Access to knowledge in these classrooms was affected by the resources provided by the schools. Ms. Adams's class received additional funds because it was sponsored by a state vocational program. In other classrooms, school-provided resources were supplemented by the teachers themselves and sometimes even by the students. Mr. Price used his own money to purchase books. Mr. Benson arranged to borrow against future class budgets in order to obtain additional equipment. In the manufacturing class, students could build some tools needed for use in later stages of their project. All of these classes would have benefited from additional resources to support learning.[3]
These classrooms also varied in the degree to which their school context supported their press for achievement. Vocational classes were less valued than academic classes in the schools where Ms. Adams and Mr. Benson taught, but their personal views about students and their acknowledged success challenged the school's view.
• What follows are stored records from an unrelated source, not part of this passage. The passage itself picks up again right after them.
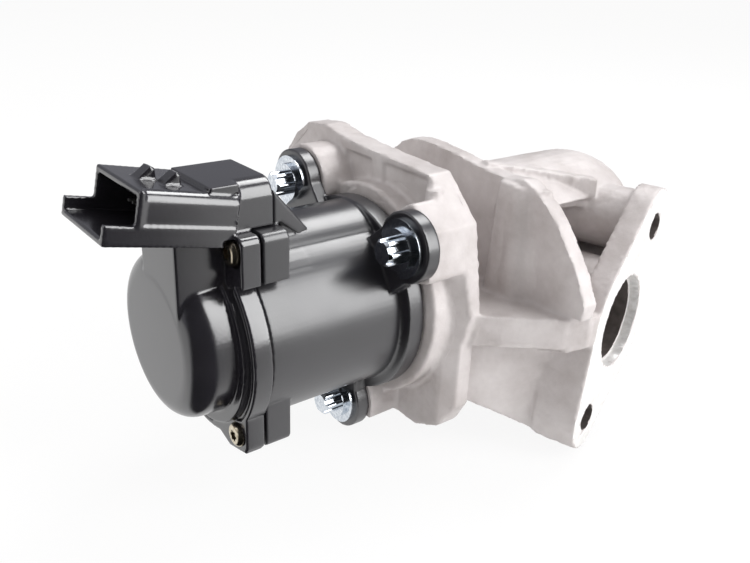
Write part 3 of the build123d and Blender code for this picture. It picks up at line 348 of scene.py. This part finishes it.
def rough_cast(mesh, grain, height):
    """Uneven skin, as a mould leaves it."""
    clouds = bpy.data.textures.new("cast_skin", "CLOUDS")
    clouds.noise_scale = grain
    clouds.noise_depth = 3
    return modified(mesh, "DISPLACE", texture=clouds, texture_coords="LOCAL", strength=height,
                    mid_level=0.5)


def softened(bm, voxel, rounds, most):
    """Fuses a bmesh's shells into one skin with rounded edges and about `most` triangles."""
    mesh = modified(to_mesh(bm, "raw"), "REMESH", mode="VOXEL", voxel_size=voxel)
    mesh = modified(mesh, "SMOOTH", factor=0.5, iterations=rounds)
    triangles = 2 * len(mesh.polygons)
    if triangles > most:
        mesh = modified(mesh, "DECIMATE", decimate_type="COLLAPSE", ratio=most / triangles)
    return mesh


def seat(mesh, name, body, slot, *replaced):
    """Puts a finished mesh into the frame as a piece. `body` is the name of the body that it is attached to;
    anything else leaves it unattached with its transform baked in.
    """
    mesh.transform(TO_FRAME)
    mesh.name = name
    mesh.polygons.foreach_set("use_smooth", [True] * len(mesh.polygons))
    mesh.set_sharp_from_angle(angle=SHARP)
    piece = bpy.data.objects.new(name, mesh)
    bpy.context.scene.collection.objects.link(piece)
    if isinstance(body, str):
        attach(piece, body)
    else:
        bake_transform(piece)
    if replaced:
        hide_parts(*replaced)


# ---------------------------------------------------------------- cap of the actuator
ROOF_TILT = math.radians(12.0)
MOUTH_X, ROOF_Z = -72.2, 45.3
SIDE_Y = -18.7               # near side of the connector
SHROUD_LENGTH = 23.5
MOUTH_FRAME = 1.4            # length of the frame about the mouth
SIDE_STEP = 0.3              # from that frame in to the connector's side
SIDE_ROUND = 2.6             # the side's upper edge
WEDGE_OUTLINE = ((0, -0.8), (5.4, -0.8), (4.4, 2.7), (3.4, 2.9))
WEDGE_HALF_WIDTH = 1.9
WEDGES = ((3.1, -6.0), (7.1, -10.2))                     # how far inwards, and y
OLD_WEDGES = ((1.5, 16), (-15, -1), (0.03, 6))           # what the remade wedges clear away
LID = ((-56.3, -40.4), (-17.0, 2.6), (41.0, 42.9))       # flat top of the tower
LID_SHOULDER = ((-49.0, -39), -17.0, 42.9, 4.4)          # its rounded edge: x, y, z, radius
GROOVE_X = (-53.2, -51.0)                                # between dome and flange
GROOVE_OUT_R, GROOVE_IN_R = 25.0, 23.4
TOWER = ((-56, -48), (-16, 8), (8, 40))                  # the groove stops at the tower
EAR_WEB = ((-2, -23.6), (-12.5, -27.0), (-21.0, -25.0), (-21.2, -15.5))
EAR_WEB_X = (-51.7, -47.2)
ROOF_TO_DRIVE = Matrix.Translation((MOUTH_X, 0, ROOF_Z)) @ Matrix.Rotation(ROOF_TILT, 4, "Y")


def roof_wedge(inwards, y):
    """Wedge that guides the plug's latch, at a place along and across the roof."""
    outline = [(inwards + x, z) for x, z in WEDGE_OUTLINE]
    return placed(prism(outline, "y", y - WEDGE_HALF_WIDTH, y + WEDGE_HALF_WIDTH), ROOF_TO_DRIVE)


def shoulder_cutter(x, y, z, radius):
    """Takes a rounded corner off an edge along X whose outside looks to -Y and +Z."""
    corner = block(x, (y - OVER, y + radius), (z - radius, z + OVER))
    edge = rod((x[0] - OVER, y + radius, z - radius), (x[1] + OVER, y + radius, z - radius), radius)
    return less(corner, edge)


def cap():
    """Cap with its latch wedges, the connector's stepped side, and the groove round the dome."""
    shroud = (MOUTH_FRAME, SHROUD_LENGTH)
    side_y = SIDE_Y + SIDE_STEP
    side = block(shroud, (SIDE_Y - 2, side_y), (-7.4, 3))
    side_edge = shoulder_cutter(shroud, side_y, 0, SIDE_ROUND)
    bm = less(node_copy("gear_cover"), placed(block(*OLD_WEDGES), ROOF_TO_DRIVE),
              placed(side, ROOF_TO_DRIVE), placed(side_edge, ROOF_TO_DRIVE),
              shoulder_cutter(*LID_SHOULDER))
    core = rod((-54, 0, 0), (-50, 0, 0), GROOVE_IN_R)
    groove = less(rod((GROOVE_X[0], 0, 0), (GROOVE_X[1], 0, 0), GROOVE_OUT_R), core)
    bm = less(bm, less(groove, block(*TOWER)))
    lid = less(block(*LID), shoulder_cutter(*LID_SHOULDER))
    web = prism(EAR_WEB, "x", *EAR_WEB_X)
    return gather(bm, lid, web, *(roof_wedge(*wedge) for wedge in WEDGES))


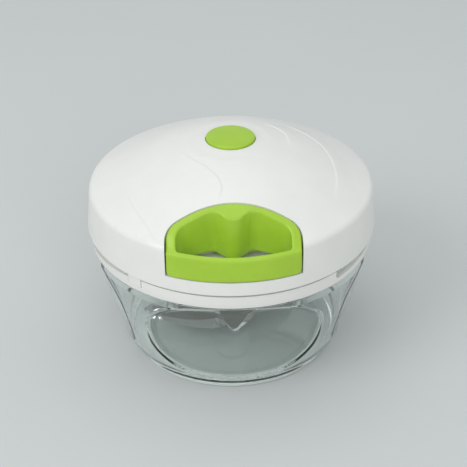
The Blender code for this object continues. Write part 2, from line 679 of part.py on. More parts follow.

Similarly, as a vocational teacher, Ms. Adams did not enjoy strong professional teaching conditions. She was isolated from the school faculty generally and did not participate in activities that can foster professional growth, such as collaborative staff planning, intellectual sharing, and teamwork. However, she was strongly supported by the vocational program administrator on campus. Mr. Benson fared better: He socialized with the other members of the faculty and was active in professional organizations. Ironically, the positive aspect of being vocational instructors in comprehensive high schools is that these teachers enjoyed more autonomy than would be typical for academic instructors. This extra measure of autonomy contributed to their ability to design classrooms that worked.
In all cases except the English course, students entered these classrooms with a wide range of expectations, abilities, interests, and goals. Many were unmotivated to learn or participate. However, according to the students' own reports, these teachers were successful in engaging and teaching them. Moreover, the students came to understand their classrooms: They knew what their roles were, what they were expected to do, what they could expect the teacher to do, why they were learning the way they were, and what was valued. In a word, they had been "enculturated" into the culture of practice in the classroom. They had positive attitudes toward learning by participating in that culture and reported they had learned many of the skills and attitudes that teachers aimed for.
This study has important lessons for practitioners who wish to design and conduct classes that impart generic skills and attitudes. It also has research and policy implications.
[1]We also surveyed students to gather background information and information on their beliefs regarding their own ability to learn and to engage socially, and we linked these measures to student outcomes and background information. The results of this survey are being documented in a separate report.
[2]We identified domains of two types: "folk" domains, which were meaningful to the participants in the classroom; and "analytic" domains, which were meaningful in terms of the theoretical frameworks we drew upon in education research, cognitive science, etc.
[3]Another aspect of access is that these highly successful courses were not available to all students because of constraints imposed by tracking and by course crediting practices.